新たに追加されたライブND機能は、複数枚の画像を撮影して合成することで、減光の効果を持つNDフィルターを用いて長秒時シャッターで撮影したような効果が得られる機能です。設定も実物のNDフィルターに準じており、1段分(ND2相当)から5段分(ND32相当)までの5段階から選択できます。長秒時撮影など、これまでNDフィルターを必要とする場合、その都度装着や脱着が面倒に思えることもあったので、たいへんありがたい機能といえます。「M.ZUIKO DIGITAL ED 7-14mm F2.8 PRO」のように、構造的にフィルターが装着できないレンズでもNDの効果が得られるので、その点でも注目できる機能といえます。

  • NDフィルターを使用して長秒シャッターで撮影したときと同じ効果の得られる機能で、複数枚の画像を撮影し合成することで効果が得られます。メニューでは1段分(ND2)、2段分(ND4)、3段分(ND8)、4段分(ND16)、5段分(ND32)から選択できます

こちらについても効果は上々で、実際にNDフィルターを装着したときと写りは変わりませんでした。むしろ、スローシャッターの効果が撮影前に確認できるため、シャッター速度の選択が容易になり、より使いやすく思えました。NDフィルターを持っていない人もNDならではの撮影効果が試せるので、下位機種にも搭載してほしい機能だと感じました。
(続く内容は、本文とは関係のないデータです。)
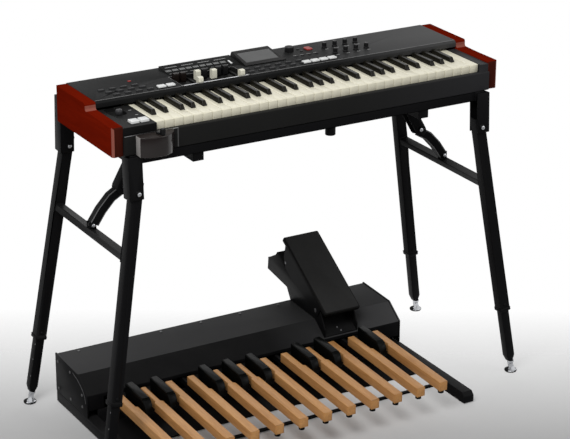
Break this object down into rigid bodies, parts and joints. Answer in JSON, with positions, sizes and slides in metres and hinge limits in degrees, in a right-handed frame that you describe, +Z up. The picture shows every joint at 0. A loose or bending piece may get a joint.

  • 撮影は薄曇りの日でしたが、それでも昼間に8秒ものシャッター速度で撮影できたのは驚きです。水の流れなど、NDフィルターを使ったときと同様に再現されています。感度は、拡張感度のISO64相当で撮影しています(ほかの作例も同様)

  • 渋谷駅前のスクランブル交差点で撮影。撮影した時間は午前11時ごろで、本来ならば絞り込んでもそれなりに速いシャッターとなってしまうところですが、作例は1/1.3秒のシャッター速度と同等の仕上がりが得られました

  • こちらも渋谷駅前のスクランブル交差点です。シャッター速度は1/2秒としています。歩いている人などはブレて、実際の長秒時撮影と同じく不鮮明に写せました。なお、ライブNDを使用した撮影では、特別な撮影意図がなければ三脚は必須と考えてよいでしょう

  • 長時間露光で水面のさざ波を抑えてみました。本機能のメリットのひとつとして、NDフィルターを用意したり、着脱の手間が不要になることが挙げられます。三脚は欠かせませんが、思いついたら即長秒撮影が楽しめるのが魅力です

一体型の縦位置グリップが備わり操作感がアップ!

OM-D E-M1Xは特徴的な撮影機能がいろいろと盛り込まれていますが、外観にも大きな特徴があります。カメラ一体型の縦位置グリップが備わったことです。OM-D E-M1 Mark IIなどの従来モデルと比べれば寸法的にだいぶ大きくなりましたが、カメラを縦位置に構えたときのホールド感は確実にアップしました。さらに、シャッターボタンをはじめ前後のコントロールダイヤル、マルチセレクター、AEL/AFLボタン、露出補正ボタン、ISOボタンは縦横どちらに構えたときも右手親指および人差し指に対しほぼ同じ位置となりますので、どちらに構えてもまったく変わらない操作感となっています。

  • 縦位置グリップは、横位置と持った感じや操作感がほとんど変わりません。グリップの形状も手によくなじむ仕上げといえます。ちなみに、OM-D E-M1 Mark IIではフロントダイヤルはシャターボタンと同軸でしたが、OM-D E-M1Xではシャッターボタンの前方に置かれています

OM-D E-M1 Mark IIの場合、底面に装着するパワーバッテリーホルダー「HLD-9」が用意されていますが、OM-D E-M1Xのほうが縦位置撮影用のボタン配置がよいこともあり、使い勝手は格段に優れると感じました。